Adicionalmente, el gobierno ha reducido el presupuesto al ramo de Medio ambiente y Recursos Naturales, de 37 mmdp en 2018 a 31 mmdp y a menos de 30 mmdp en 2020. Al mismo tiempo, impulsa grandes proyectos de infraestructura como el Tren Maya y la refinería de Dos Bocas, contra la opinión de activistas y expertos medioambientales.
Si las múltiples sospechas son ciertas, la muerte de Gómez y Hernández fue ocasionada por su oposición a la tala ilegal en una región específica del país.
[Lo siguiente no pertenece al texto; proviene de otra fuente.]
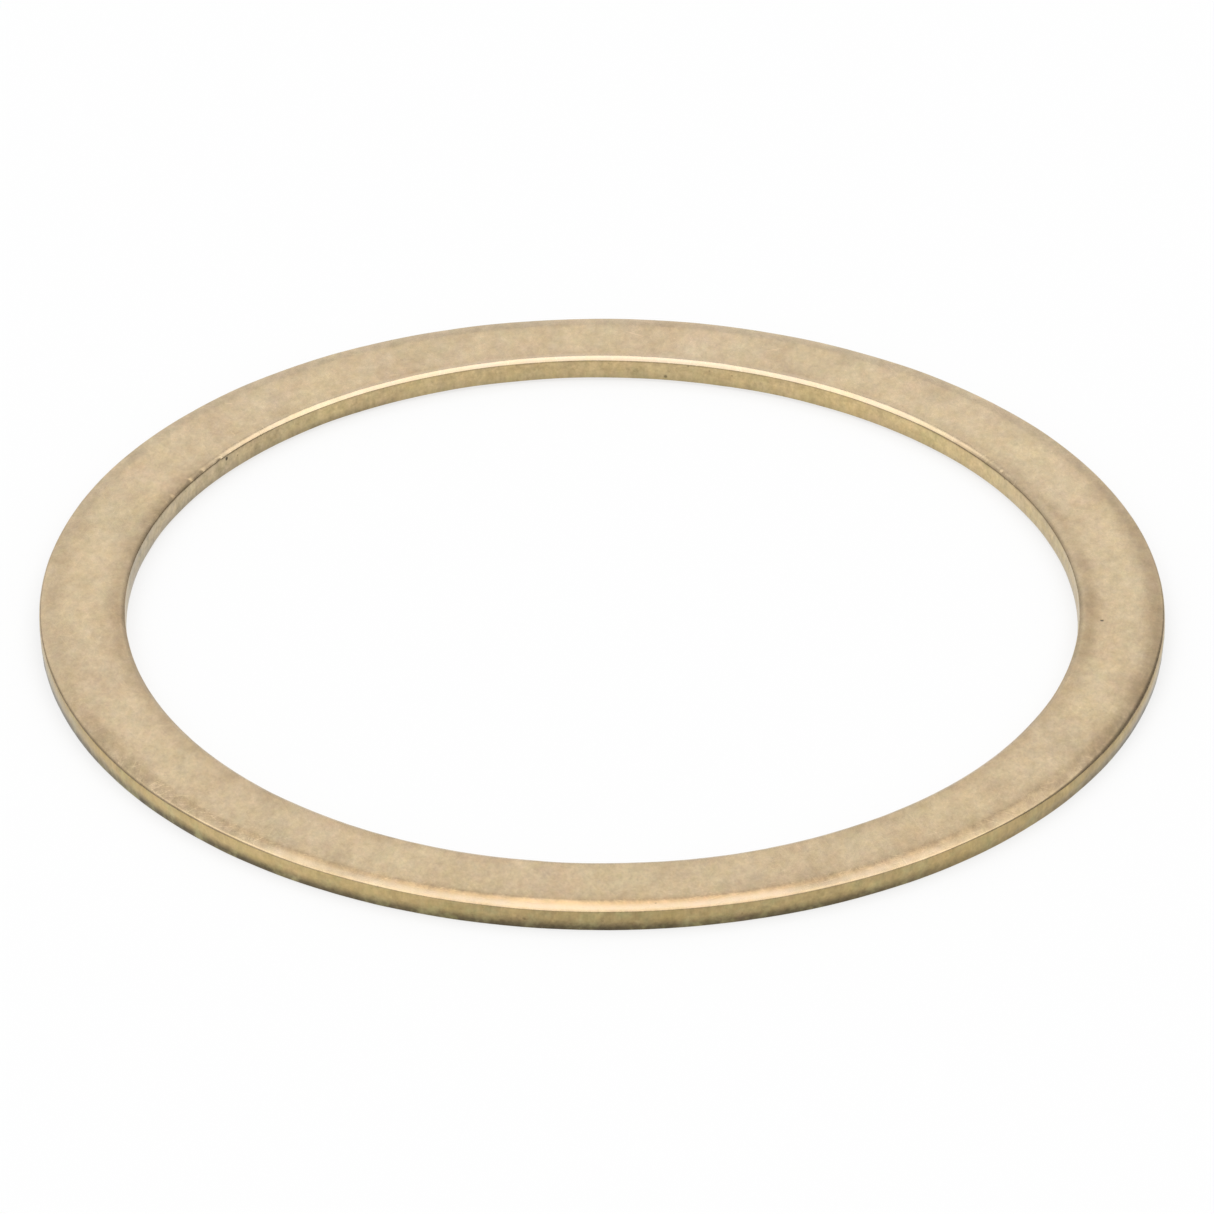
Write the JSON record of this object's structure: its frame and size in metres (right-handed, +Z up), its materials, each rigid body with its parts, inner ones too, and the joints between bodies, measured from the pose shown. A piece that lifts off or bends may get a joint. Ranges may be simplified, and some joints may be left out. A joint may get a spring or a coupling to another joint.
{
  "type": "flat washer",
  "caption": "Large thin plain flat washer in tumbled brass, with a wide clear bore, a narrow flat face and sheared edges.",
  "frame": {"origin": "centre of the hole, on the plane of the underside that the washer lies on", "axes": "+Z up along the axis of the hole, out of the face whose outer edge is rolled over"},
  "size_m": [0.057, 0.057, 0.0013],
  "materials": {
    "tumbled_brass": "Rolled brass sheet, blanked and tumbled: a cloudy satin face with fine marks, olive sheared walls."
  },
  "bodies": {
    "root": {"washer_ring": "tumbled_brass"}
  },
  "joints": []
}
Pero muchas otras personas en todo el territorio nacional corren riesgos similares, al enfrentarse a grupos económicos poderosos, a menudo relacionados con el crimen organizado, desprotegidos por un Estado en el mejor de los casos omiso ante los actos de depredación ambiental, y en el peor, cómplice o promotor de los mismos.
Una recomendación crucial que hizo Forst en 2017 fue la de reconocer públicamente, tanto a nivel federal como estatal, el papel fundamental que desempeñan los defensores de los derechos humanos en las sociedades democráticas, así como condenar cualquier expresión pública que los desacredite. Las condolencias presidenciales son necesarias y bien recibidas. Pero cuando desde el mismo podio se afirma que los activistas y organizaciones ambientales opuestos al Tren Maya solo buscan que el gobierno “quede mal”, o cuando el gobierno organiza una consulta indígena en torno a ese proyecto que, según la ONU, no cumple con todos los estándares internacionales en la materia, parece evidente el reconocimiento no es uniforme, que ciertos activistas causan incomodidad y que, antes que reconocer su trabajo, se buscará silenciarlos o desacreditarlos. Si no hay, desde los más altos niveles, un reconocimiento irrestricto de la labor de los defensores de derechos humanos, no se puede esperar que el panorama cambie en lo sustancial.